# Ferrari GTO 599 2011 VS Ferrari 16M Scuderia Spider 2010



## TAREQ DESIGN (Nov 23, 2010)

*Hello*


new shot for tow cars of Ferrari

The GTO is limited edition and it's  number 1 of 599 cars.
The 16M is limited edition and it's the last car of 499 cars.














Nikon D700 - Segma 17-70


Thank you ,, 

:thumbdown:


----------



## Amocholes (Nov 23, 2010)

Nice. They look almost like toys.


----------



## TAREQ DESIGN (Nov 23, 2010)

Amocholes said:


> Nice. They look almost like toys.


 

Thank you an for your comment..

you are right like toys ,, wide angle + editing

happy you like it


----------



## WACKY Island Boy (Nov 23, 2010)

WOW...most impressive set of wheels!  Lets go for a test drive...haha... THANKs for sharing!!


----------



## y75stingray (Nov 23, 2010)

very impresive work I may have made that yellow pop a bit more but i see what your going for.


----------



## TAREQ DESIGN (Nov 23, 2010)

WACKY Island Boy said:


> WOW...most impressive set of wheels!
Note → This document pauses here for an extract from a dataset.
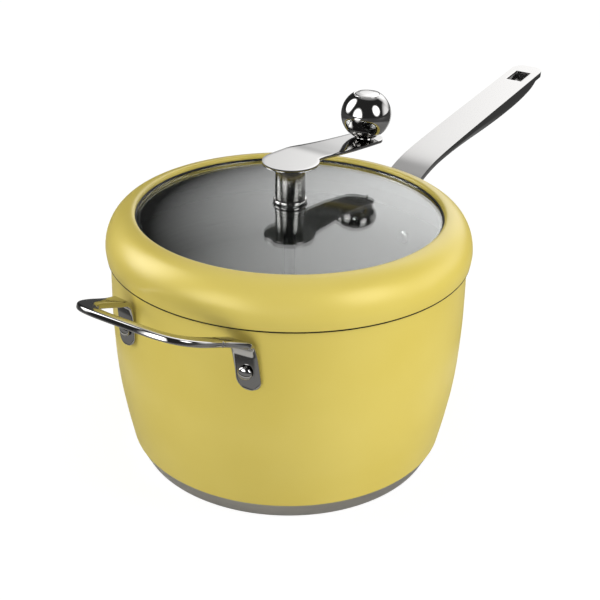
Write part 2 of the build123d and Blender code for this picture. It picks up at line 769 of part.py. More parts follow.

Lets go for a test drive...haha... THANKs for sharing!!


 

LooooooooooooooooooL
 thank u man for your comment =)


----------



## TAREQ DESIGN (Nov 23, 2010)

y75stingray said:


> very impresive work I may have made that yellow pop a bit more but i see what your going for.


 
Thanx stingray for the comment
all Ferrari cars are impresive


----------



## DSLR noob (Nov 23, 2010)

I think the editing, although it does do well for the toy look, seems to have too abrupt of an end where blurry meets focused. If there was a way to make the end of the depth of fiel less abrupt I think it would be closer to looking like they COULD be toys. Then the viewer could look at the picture and wonder if the cars are real or not and really not be able to tell just by studying the photo very hard.

Also, two Very sexy cars you managed to get a hold of for pictures. I wish I could work with that kind of subject.


----------



## DirtyDFeckers (Nov 23, 2010)

I dig these shots, and I dig the cars.  I want one.


----------



## Yellow Wagon (Nov 23, 2010)

hmm. Not too crazy about the post processing. Looks overdone and abrupt. Maybe less of the blur? The cars and composition should carry the photo. Probably don't need the hardcore edit


----------



## TAREQ DESIGN (Nov 24, 2010)

thank u guys for your comments
I will post more pics for this cars


----------



## j-dogg (Nov 24, 2010)

I would get into a lot of trouble with law enforcement here, within 27 minutes of driving one of those. I think I could get a speeding ticket in one of those just sitting at a light.


----------



## TAREQ DESIGN (Nov 24, 2010)

j-dogg said:


> I would get into a lot of trouble with law enforcement here, within 27 minutes of driving one of those. I think I could get a speeding ticket in one of those just sitting at a light.


 

thank u for ur comment

come to saudi arabia and u will drive it for free and for long time


----------



## richardsim7 (Nov 24, 2010)

Wow, looks like a shot straight out of Gran Turismo 5!


----------



## TAREQ DESIGN (Nov 24, 2010)

richardsim7 said:


> Wow, looks like a shot straight out of Gran Turismo 5!


 Loooool

No man I think it's from Forza 3


----------